I actively reject the first notion, the baby sitter.  I don’t think there is such a power or being; I don’t think anything knows or cares about our fate.  If there were a God who had the power to have saved those children, or saved the World Trade Centers, or prevented the Holocaust, and this God did not do so, then that is no God I would have any interest in worshipping.  I’d prefer to put him on trial for crimes against humanity.  And if God does not have that power—if you’ve concocted some religious system where you worship an all powerful God who created the universe and loves and cares for each of us, but who cannot or will not lift a finger to save us—well, what does such a God really add to our condition?  We are still on our own—might as well be a spiritual atheist! 
And speaking of worship, what kind of Supreme Being would want to be worshipped anyway? particularly by a race of beings of a lower order than itself?  I can see some value in the worship of our peers, but I would not have a sidewalk full of a thousand ants all chanting in ant-speech “Oh, wonderful, wonderful, marvelous human!  Oh, incomprehensible creature beyond our knowing, we adore thee; thine is the glory.”  No, I don’t see why God would have any interest in our sitting around praising him, unless for the secondary, civilizing effects it has on our nature.
The only comforts I could try to add to the “the dead are finally at peace” approach are twofold.  One, statistics: despite the tragedy, most children will go to school and return from school every day for the rest of their years of schooling and will become adults who will mostly live out their lives without such tragedy.  This is not comfort for the grieving parents (though it could be some comfort) but it is true.  Our nation is not about to undergo a rash of similar attacks, and even if it did, the statistics would still hold true: probably not you or your child or your community.  And if such events did or do continue, religion or no religion, the problem is ours to grapple with and solve as best we can.  The second comfort may also reflect my own immaturity, or inability to understand the love of parents for children or spouses for mates, but it could also reflect a certain degree of enlightenment—and oddly enough that is a central tenet of spiritual atheism for me, I do respect the idea of enlightenment (provided you don’t carry it all the way to cosmic consciousness and so on).  And that enlightened (or juvenile) comfort is this: life, the experience of life, is not quantifiable.  You can’t say, Oh, he lived eighty years so he had a better richer life than that guy who died at age 50.  Or at age six for that matter!  The six year old who dies tragically had six years of what I hope felt like being adored, treasured, entertained, cared for, plus that child got to taste food, perhaps swim in a pool or lake or ocean, see sunsets, dream dreams, play with toys, watch favorite programs or movies, play with friends, love their brothers or sisters, and so on.  Who can say that six years of such a blissful life is in any measure “less” than a longer life, or even that same life prolonged?  To have existed!  To have been here!  That seems the essential matter.  Well, this essay, if that is what it is, was meant to be introductory.  So it grows time to bring it to a conclusion.  I would end with this, and it is not about comfort.

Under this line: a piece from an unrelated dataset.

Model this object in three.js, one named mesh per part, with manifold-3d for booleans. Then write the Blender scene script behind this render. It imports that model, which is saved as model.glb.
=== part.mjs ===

I do believe in some form of enlightenment, of greater wisdom.  And for me the first prerequisite of such wisdom is the acceptance of death.  This is a hard position to take, for it disputes the wisdom of many, many wise and learned and often good men who chose or choose to believe otherwise.  I can only say that such men are wise, but not as wise (being deceived so to speak) as they would be if they accepted the idea of death.  And I’m willing to grant that maybe they know something I don’t—I can only call them as I see them; I can only present here the spiritual atheist’s vision of the universe.  If you don’t care for it, you need not read it—find your comfort where you may; we’re all just trying to get through this world the best we can.  But to return to my point, spiritual wisdom, all wisdom is corrupted when it attempts to defeat or deny the concept of death.  Just as judges must avoid even the appearance of corruption, how can anyone who denies the reality of absolute death avoid being guilty of accepting an intellectual bribe?  Hey, I don’t have to die!  I can exist as a soul forever! All my lost loved ones will be reunited with me! Or I will be reincarnated; I have lived before and I will live again!  Everything was not for nothing! How can any person faced with the obliteration of the self be faulted for giving way to a delusion that promises such priceless rewards?  Now, make that person have been brainwashed (in a sense) by his or her early upbringing to be very susceptible to such ideas; indeed, have been taught that to even question them is evil and immoral and could even cost you the prize itself!  THIS IS WHY TO ME THE HIGHEST FORM OF SPIRITUAL WISDOM IS THE ACCEPTANCE OF DEATH.  Death is our admission ticket to this world; the price we pay to enter the carnival.  Imagine if you will a pre-life: you are a spirit in heaven and an angel says to you, “I can give you a life on earth, with all the riches and treasures it can bring, but in exchange you must be willing to die when the time comes—not to die to return here to the spiritual realm, but to truly die.” Now, just unimagined the pre-life part!
In the end, it comes down to TRUTH: would you prefer to live a life where you feel that someone is watching over you, protecting you, caring about you, and will continue to do so even after you die, but to believe all of that even if it is not true?  Or would you rather face the joys and trials and ups and downs of life as a conscious human being with nothing except the odds to protect you from the worst the world has to offer, but with a sense that you live your life in harmony with the truth?